Kaku launched his Big Think blog, "Dr. Kaku's Universe," in March 2010.
Michio Kaku: A few months ago the headlines were dominated by the fact that physicists think they found the Higgs boson. Well, the media said, this is a great discovery, but what do you mean you think you found the Higgs boson? Well, to within five standard deviations, yes, we think we found the Higgs boson. And the media said, what do you mean by that?
Well I would have answered the question differently. I would have said, "With 99.9999% confidence, we have bagged the Higgs boson. If you are an odds maker in Las Vegas, and the bets are that you are 99.9999% confident that you have it, then yes, you have it."

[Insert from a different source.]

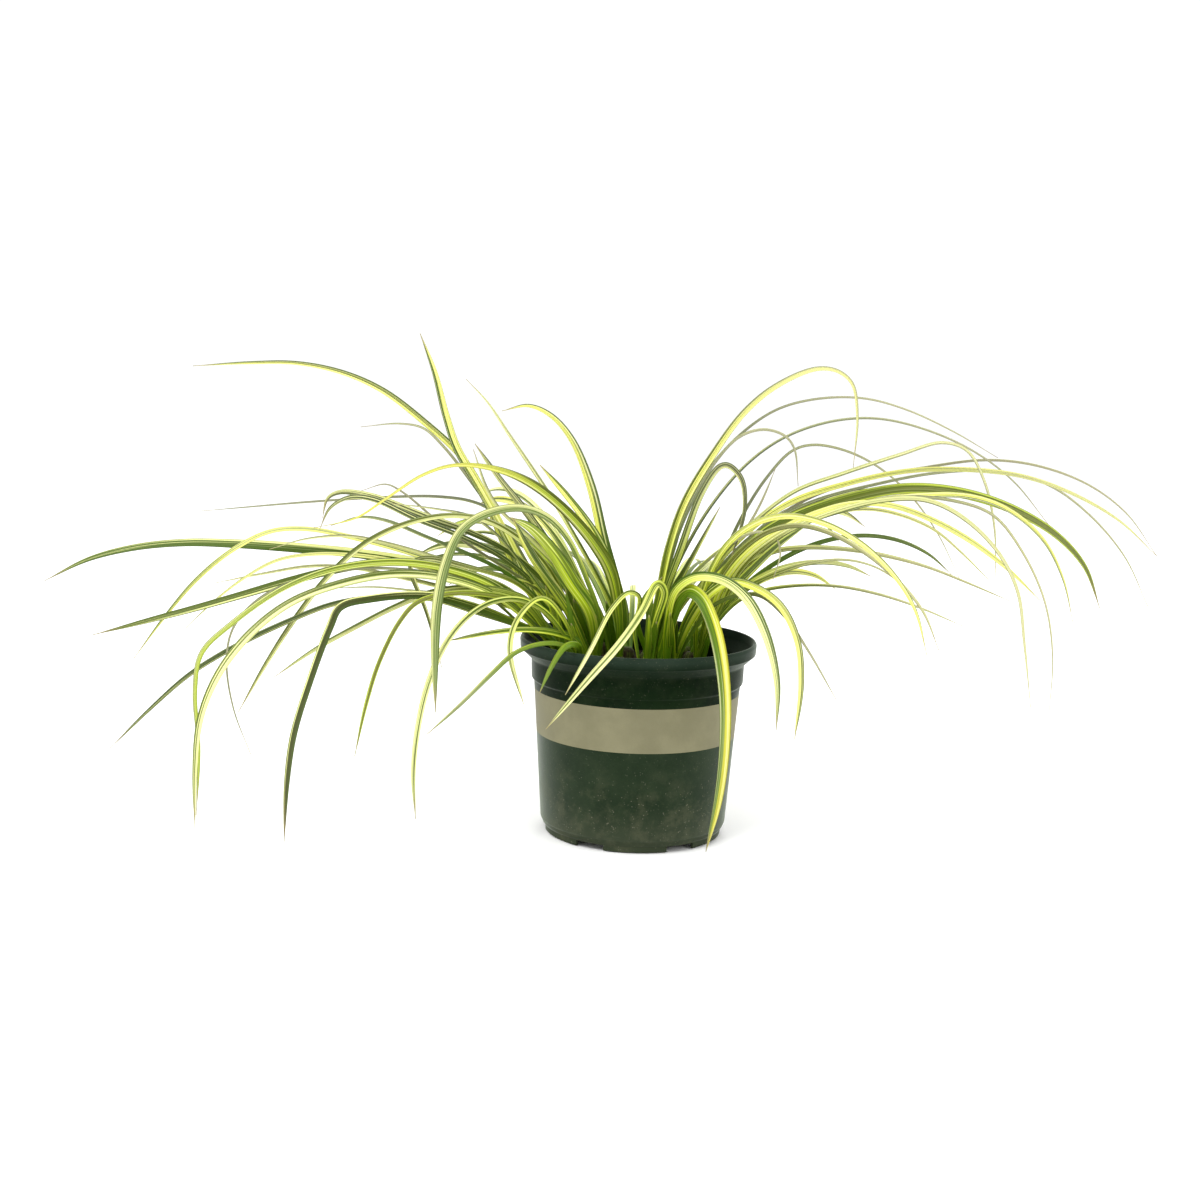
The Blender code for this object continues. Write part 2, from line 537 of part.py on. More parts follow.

So experimental data is not ironclad. You have a bell-shaped curve of information, a bell-shaped curve where the data indicates that you're sitting right here on the top of the bell-shaped curve, but as you go away from the bell-shaped curve, you undergo one standard deviation, two standard deviations, three standard deviations . . . and here we have five standard deviations of proof. So in physics we use that as the gold standard: if you can say you found something within five standard deviations, then it means that, within 99.9999% accuracy, you have actually found it. Most people would say, of course you have found it.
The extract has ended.